The dirt-poor Irish boys and the spoiled English toff seem an odd crew, even before the other-worldly American Bryan gets dropped into it. I was totally gripped by the angst and the truthful struggle of their three-way marriage. David is a hot mess, a fussy, priggish type all too familiar to me. Brennan and Colm are far more messy than mere archetypes. David, it so happens, is also the only purely gay character in a story whose players run the gamut of the LGBTQ+ rainbow. Frost is very intentional in this deliberately loose assignment of gender and sexuality. She helps me embrace a world outside my own post-Stonewall Kinsey 6 perspective.

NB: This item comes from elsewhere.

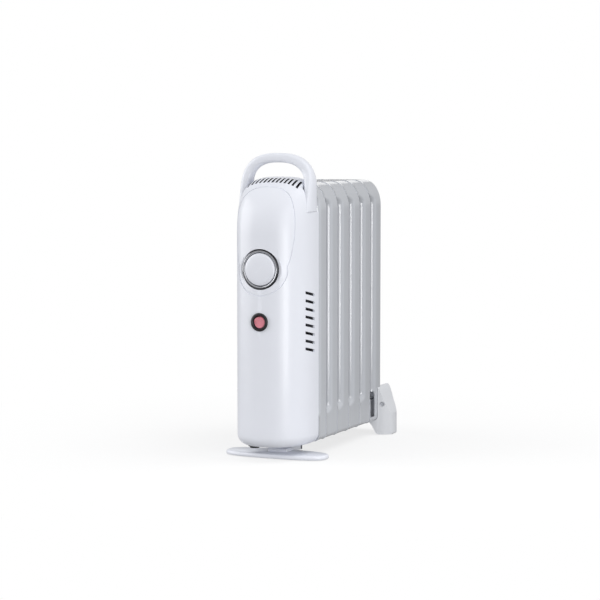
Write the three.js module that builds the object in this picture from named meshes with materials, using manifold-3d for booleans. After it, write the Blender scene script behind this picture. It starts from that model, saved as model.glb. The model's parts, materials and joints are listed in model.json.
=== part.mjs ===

In the end, David’s plight as an unwilling werewolf, and Bryan’s role as an unwilling superhero, somehow knit the whole thing together into a multi-faceted journey of self-discovery and family creation.
I’ve never read anything quite like this, and while this volume appears to be the last book in the series, there are a few loose ends. I wouldn’t be against reading another one. Just saying.